**** Information shown ****

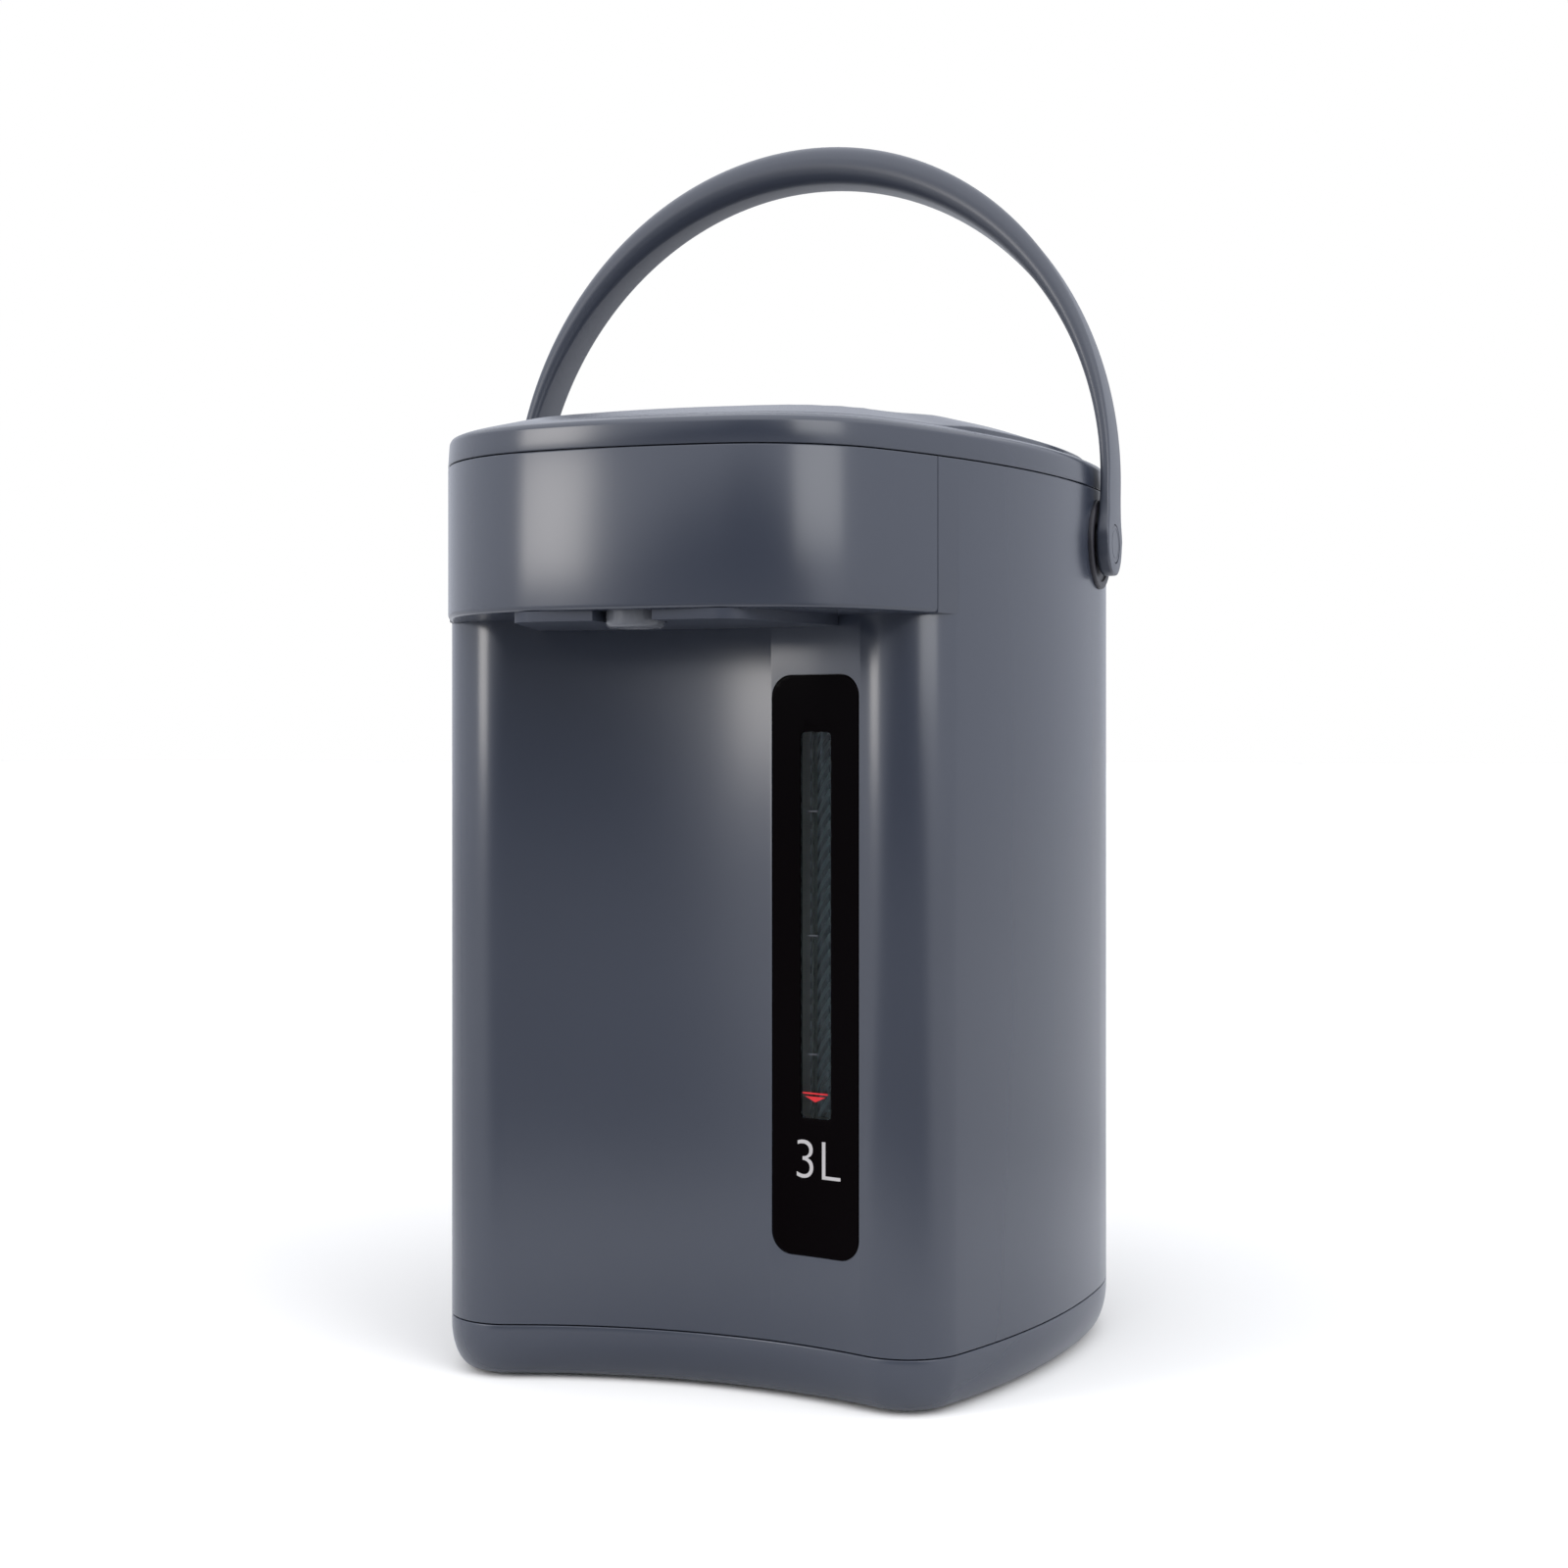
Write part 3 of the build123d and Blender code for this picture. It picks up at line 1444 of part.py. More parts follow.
with BuildPart() as pivot_rosettes:
    for side in (1, -1):
        rosette_face = side * (bail_half - hub_thick / 2 - run_gap)
        with BuildSketch(upright(rosette_face, 0, pivot_z, (side, 0, 0))):
            Circle(rosette_radius)
        extrude(amount=-rosette_depth)
        with BuildSketch(upright(rosette_face, 0, pivot_z, (side, 0, 0))):
            Circle(rosette_radius - rosette_rim)
            Circle(rosette_boss, mode=Mode.SUBTRACT)
        extrude(amount=-rosette_recess, mode=Mode.SUBTRACT)
    add(flank_form.part, mode=Mode.SUBTRACT)
    for side in (1, -1):
        rosette_face = side * (bail_half - hub_thick / 2 - run_gap)
        barrel_reach = abs(rosette_face) - pin_inner - rosette_recess
        with BuildSketch(upright(side * pin_inner, 0, pivot_z, (side, 0, 0))):
            Circle(barrel_radius)
        extrude(amount=barrel_reach)
        with BuildSketch(upright(side * pin_inner, 0, pivot_z, (side, 0, 0))):
            Circle(pivot_radius + pin_gap)
        extrude(amount=bail_half, mode=Mode.SUBTRACT)
save(pivot_rosettes.part, "pivot_rosettes")

pin_face = bail_half + hub_thick / 2 - cap_thick - fit_gap

with BuildPart() as pivot_pins:
    for side in (1, -1):
        with BuildSketch(upright(side * pin_inner, 0, pivot_z, (side, 0, 0))):
            Circle(pivot_radius)
        extrude(amount=pin_face - pin_inner - slip_gap)
        with BuildSketch(upright(side * (pin_face - slip_gap), 0, pivot_z, (side, 0, 0))):
            Circle(head_radius)
        extrude(amount=-head_thick)
save(pivot_pins.part, "pivot_pins")

with BuildPart() as bail_caps:
    for side in (1, -1):
        cap_face = side * (bail_half + hub_thick / 2 - slip_gap)
        with BuildSketch(upright(cap_face, 0, pivot_z, (side, 0, 0))):
            Circle(cap_radius)
        extrude(amount=-cap_thick)
save(bail_caps.part, "bail_caps")

# ---- Power inlet and boards ---------------------------------------------------------------

with BuildPart() as power_inlet:
    with BuildSketch(upright(0, rear_radius - inlet_depth, inlet_z, (0, 1, 0))):
        RectangleRounded(inlet_width, inlet_height, inlet_corner)
    extrude(amount=2 * inlet_depth)
    with BuildSketch(level(inlet_z)):
        Circle(rear_radius)
    extrude(amount=inlet_height, both=True, mode=Mode.INTERSECT)
    with BuildSketch(upright(0, rear_radius - socket_depth, inlet_z, (0, 1, 0))):
        RectangleRounded(socket_width, socket_height, socket_corner)
    extrude(amount=2 * socket_depth, mode=Mode.SUBTRACT)
    with BuildSketch(upright(0, rear_radius - socket_depth, inlet_z, (0, 1, 0))):
        with GridLocations(pin_spacing, 0, 2, 1):
            Circle(pin_radius)
    extrude(amount=-pin_length / 2, mode=Mode.SUBTRACT)
save(power_inlet.part, "power_inlet")

with BuildPart() as inlet_pins:
    with BuildSketch(upright(0, rear_radius - socket_depth, inlet_z, (0, 1, 0))):
        with GridLocations(pin_spacing, 0, 2, 1):
            Circle(pin_radius - glue_gap)
    extrude(amount=pin_length - fit_gap)
    with BuildSketch(upright(0, rear_radius - socket_depth, inlet_z, (0, 1, 0))):
        with GridLocations(pin_spacing, 0, 2, 1):
            Circle(pin_radius - glue_gap)
    extrude(amount=-pin_length / 2)
    chamfer(inlet_pins.edges().group_by(Axis.Y)[-1], length=pin_chamfer)
save(inlet_pins.part, "inlet_pins")

with BuildPart() as inlet_magnets:
    with BuildSketch(upright(0, rear_radius - socket_depth, inlet_z, (0, 1, 0))):
        with GridLocations(2 * magnet_x, 0, 2, 1):
            Circle(keeper_radius)
    extrude(amount=magnet_thick)
save(inlet_magnets.part, "inlet_magnets")

with BuildPart() as power_board:
    with BuildSketch(level(board_z)):
        with Locations((board_x, board_y)):
            Rectangle(board_width, board_length)
    extrude(amount=board_thick)
save(power_board.part, "power_board")

with BuildPart() as board_parts:
    with BuildSketch(level(board_top)):
        with Locations((board_x + parts_x, board_y + capacitor_y)):
            Circle(capacitor_radius)
        with Locations((board_x + parts_x, board_y + relay_y)):
            Rectangle(relay_width, relay_length)
    extrude(amount=parts_height)
save(board_parts.part, "board_parts")

with BuildPart() as transformer:
    with BuildSketch(level(board_top)):
        with Locations((board_x + coil_x, board_y)):
            Rectangle(core_width, core_length)
    extrude(amount=core_height)
    with BuildSketch(upright(board_x + coil_x, board_y, board_top + core_height / 2, (0, 1, 0))):
        Rectangle(winding_width, winding_height)
    extrude(amount=winding_length / 2, both=True)
save(transformer.part, "transformer")

# Leads from the board up to the heater band, and from the inlet down to the board
leads = []
for angle, lead_y in zip(heater_lead_angles, heater_lead_ys):
    band = Vector(container_radius + heater_wall / 2, 0).rotate(Axis.Z, angle)
    leads.append(
        [
            (heater_lead_x, axis_y + board_y + lead_y, board_top),
            (heater_lead_x, axis_y + board_y + lead_y, lead_level),
            (band.X, axis_y + band.Y, lead_level),
            (band.X, axis_y + band.Y, heater_low - fit_gap),
        ]
    )
for lead_x in mains_lead_xs:
    leads.append(
        [
            (lead_x, axis_y + rear_radius - inlet_depth, lead_level),
            (lead_x, axis_y + mains_lead_y, lead_level),
            (lead_x, axis_y + mains_lead_y, board_top),
        ]
    )
with BuildPart() as wiring:
    for route in leads:
        add(pipe(route, lead_bend, lead_radius))
save(wiring.part, "wiring")

# ---- Fasteners ----------------------------------------------------------------------------

with BuildPart() as deck_screws:
    with BuildSketch(level(floor_low)):
        with Locations(deck_posts):
            Circle(screw_head)
    extrude(amount=-screw_head_height)
    with BuildSketch(level(floor_low)):
        with Locations(deck_posts):
            Circle(screw_radius)
    extrude(amount=deck_top - deck_roof - floor_low - run_gap)
save(deck_screws.part, "deck_screws")

with BuildPart() as board_screws:
    with BuildSketch(level(board_top)):
        with Locations((board_x, board_y)):
            with GridLocations(board_screws_x, board_screws_y, 2, 2):
                Circle(screw_head)
    extrude(amount=screw_head_height)
save(board_screws.part, "board_screws")

with BuildPart() as base_screws:
    with BuildSketch(level(foot_height + fit_gap)):
        with Locations(base_bosses):
            Circle(screw_head)
    extrude(amount=screw_head_height)
    with BuildSketch(level(foot_height + fit_gap)):
        with Locations(base_bosses):
            Circle(screw_radius)
    extrude(amount=web_low - foot_height)
save(base_screws.part, "base_screws")
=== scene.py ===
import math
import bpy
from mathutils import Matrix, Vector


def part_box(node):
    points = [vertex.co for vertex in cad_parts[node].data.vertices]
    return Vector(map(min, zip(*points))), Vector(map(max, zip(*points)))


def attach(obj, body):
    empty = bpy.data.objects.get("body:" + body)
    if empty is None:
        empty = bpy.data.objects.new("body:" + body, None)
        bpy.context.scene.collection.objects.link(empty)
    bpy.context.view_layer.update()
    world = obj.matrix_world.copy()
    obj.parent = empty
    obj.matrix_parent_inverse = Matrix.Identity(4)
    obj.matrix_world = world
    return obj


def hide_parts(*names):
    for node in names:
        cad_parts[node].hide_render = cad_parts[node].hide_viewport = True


bl_info = {
    "name": "Electric thermo pot",
    "version": (1, 0, 0),
    "blender": (4, 5, 0),
    "location": "3D View > Sidebar > Thermo pot",
    "description": "Casings, gauge, handle, finishes and studio for a three litre electric thermo pot",
    "category": "Add Mesh",
}

import bmesh
import bpy
from mathutils import Vector
from mathutils.geometry import tessellate_polygon

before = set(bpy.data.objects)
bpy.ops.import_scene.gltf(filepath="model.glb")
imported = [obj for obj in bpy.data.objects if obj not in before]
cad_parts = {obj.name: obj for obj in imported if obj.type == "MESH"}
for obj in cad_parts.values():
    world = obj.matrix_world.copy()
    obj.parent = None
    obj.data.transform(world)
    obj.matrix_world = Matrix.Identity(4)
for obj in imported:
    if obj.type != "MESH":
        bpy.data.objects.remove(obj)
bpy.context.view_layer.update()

MM = 0.001
BODY = "pot"
SEGMENTS = {"front": 40, "corner": 24, "flank": 24, "rear": 48}  # points on each arc of a plan
CREASE = math.radians(32)
QUARTER = math.pi / 2
CUT_SPARE = 20 * MM  # how far a cutter reaches past the face that it cuts
MERGE = 0.001 * MM  # points closer than this are one point


def linear(code):
    """Linear colour of an sRGB hex code."""
    shares = [int(code[at : at + 2], 16) / 255 for at in (0, 2, 4)]
    return [s / 12.92 if s <= 0.04045 else ((s + 0.055) / 1.055) ** 2.4 for s in shares]


def length(name, mm, text):
    """A size that a user may change, given in millimetres."""
    return bpy.props.FloatProperty(
        name=name, description=text, default=mm * MM, unit="LENGTH", precision=5
    )


def paint(name, code, text):
    """A colour that a user may change, given as an sRGB hex code."""
    return bpy.props.FloatVectorProperty(
        name=name, description=text, subtype="COLOR", size=3, min=0, max=1, default=linear(code)
    )


class PotSizes(bpy.types.PropertyGroup):
    """Sizes of the casings, measured from the axis of the round water container"""

    axis_y: length("Axis", 28.75, "Container's axis behind the middle of the footprint")
    rear_radius: length("Back radius", 103, "Radius of the round back")
    side_radius: length("Flank radius", 270, "Radius of each long flank")
    hollow_depth: length("Hollow depth", 102, "Axis to the middle of the hollow front")
    hollow_radius: length("Hollow radius", 167, "Curve of the hollow front")
    hollow_corner: length("Body corner", 20, "Rounding between hollow front and flank")
    beak_reach: length("Beak reach", 160.5, "Axis to the front of the beak")
    beak_radius: length("Beak radius", 193, "Bow of the beak's front")
    beak_corner: length("Beak corner", 54, "Rounding between beak front and flank")
    skirt_bottom: length("Skirt bottom", 1.6, "Height of the skirt's lower edge")
    skirt_top: length("Skirt top", 18, "Height of the joint between skirt and body")
    tuck_in: length("Skirt tuck", 7, "How far the skirt curves in at its foot")
    tuck_height: length("Skirt tuck height", 14, "Height of the skirt's curve")
    beak_bottom: length("Beak bottom", 236, "Height of the beak's underside")
    body_top: length("Body top", 282, "Height of the joint between body and rim")
    rim_top: length("Rim top", 289.2, "Height of the rim's upright side")
    rim_soft: length("Rim rounding", 1.4, "Width of the rounding on the rim's outer edge")
    rim_draft: length("Rim draft", 0.35, "How far the rim's upright side leans in at its top")
    deck_top: length("Deck top", 296.8, "Height of the flat of the deck")
    deck_roof: length("Deck thickness", 2.5, "Thickness of the deck")
    crown_run: length("Crown run", 20, "Slope from the rim's side in to the flat of the deck")
    crown_front: length("Crown front", 11, "So much longer is that slope at the front")
    deck_step: length("Deck step", 1.2, "Height that the deck stands above the rim at the flanks")
    rim_width: length("Rim width", 6.5, "Width of the rim seen from above")
    floor_top: length("Frame floor", 287.2, "Upper face of the frame's floor")
    floor_thick: length("Frame floor thickness", 2.5, "Thickness of the frame's floor")
    collar_radius: length("Mouth radius", 64.5, "Radius of the way in through the frame's floor")
    wall: length("Wall", 2.5, "Wall thickness of the casings")
    lip_outside: length("Lip outside", 2.7, "Wall's face to the outside of a lip inside the next casing")
    lip_inside: length("Lip inside", 4.3, "Wall's face to the inside of such a lip")
    lip_reach: length("Lip reach", 5, "How far such a lip reaches into the next casing")
    seam: length("Seam", 0.3, "Visible joint line between two casings")
    edge: length("Edge", 0.35, "Rounding of the moulded edges at the joint lines")
    beak_edge: length("Beak edge", 1.5, "Rounding along the beak's lower edge")
    parting_y: length("Beak parting", 110, "Axis to the joint line at the side of the beak")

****

## [Given task]
Looking at the material above, please copy exactly every line from its first line through the line containing "pin_face = bail_half", with both ends included and nothing else.

## [Result]
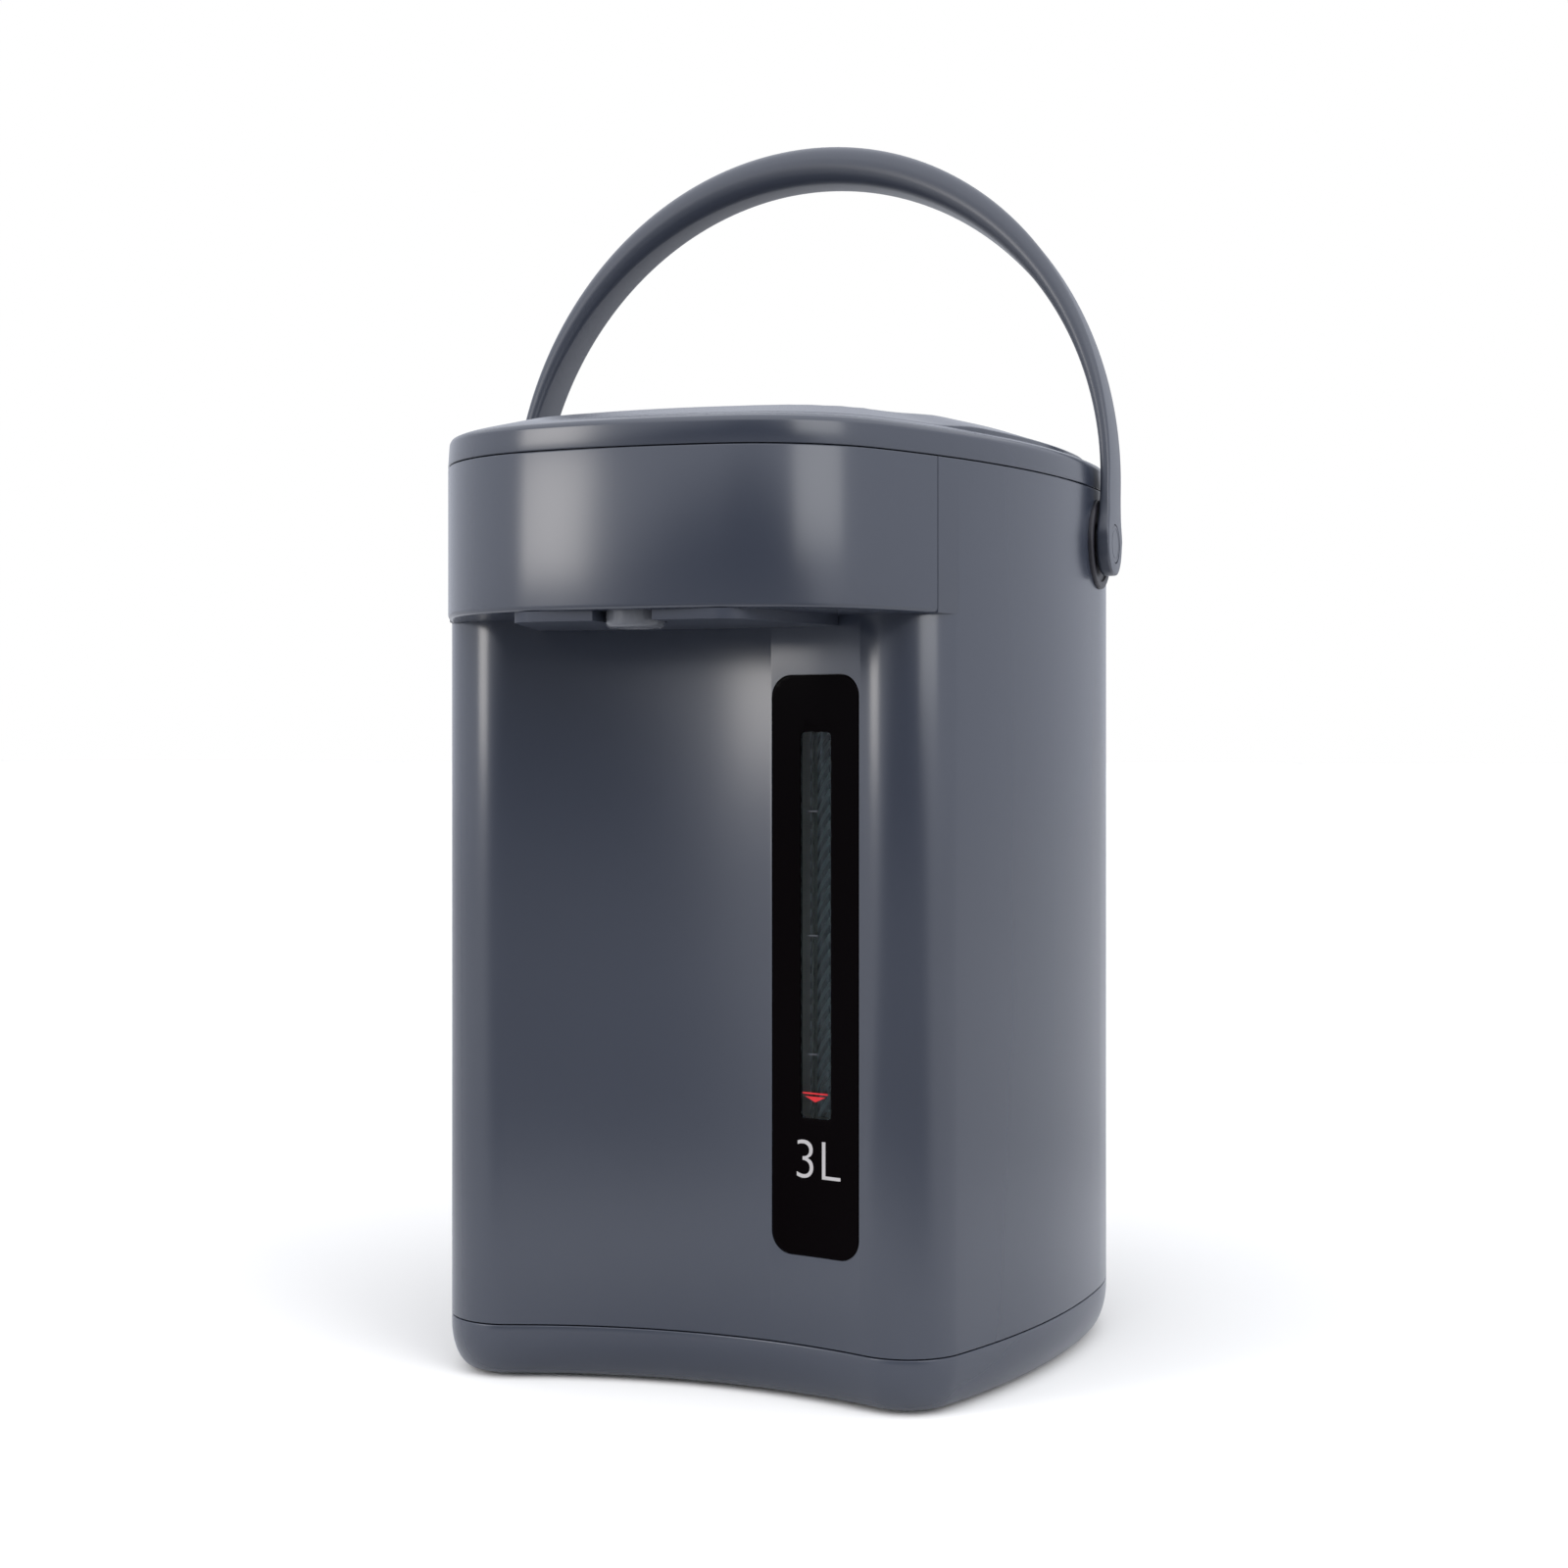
Write part 3 of the build123d and Blender code for this picture. It picks up at line 1444 of part.py. More parts follow.
with BuildPart() as pivot_rosettes:
    for side in (1, -1):
        rosette_face = side * (bail_half - hub_thick / 2 - run_gap)
        with BuildSketch(upright(rosette_face, 0, pivot_z, (side, 0, 0))):
            Circle(rosette_radius)
        extrude(amount=-rosette_depth)
        with BuildSketch(upright(rosette_face, 0, pivot_z, (side, 0, 0))):
            Circle(rosette_radius - rosette_rim)
            Circle(rosette_boss, mode=Mode.SUBTRACT)
        extrude(amount=-rosette_recess, mode=Mode.SUBTRACT)
    add(flank_form.part, mode=Mode.SUBTRACT)
    for side in (1, -1):
        rosette_face = side * (bail_half - hub_thick / 2 - run_gap)
        barrel_reach = abs(rosette_face) - pin_inner - rosette_recess
        with BuildSketch(upright(side * pin_inner, 0, pivot_z, (side, 0, 0))):
            Circle(barrel_radius)
        extrude(amount=barrel_reach)
        with BuildSketch(upright(side * pin_inner, 0, pivot_z, (side, 0, 0))):
            Circle(pivot_radius + pin_gap)
        extrude(amount=bail_half, mode=Mode.SUBTRACT)
save(pivot_rosettes.part, "pivot_rosettes")

pin_face = bail_half + hub_thick / 2 - cap_thick - fit_gap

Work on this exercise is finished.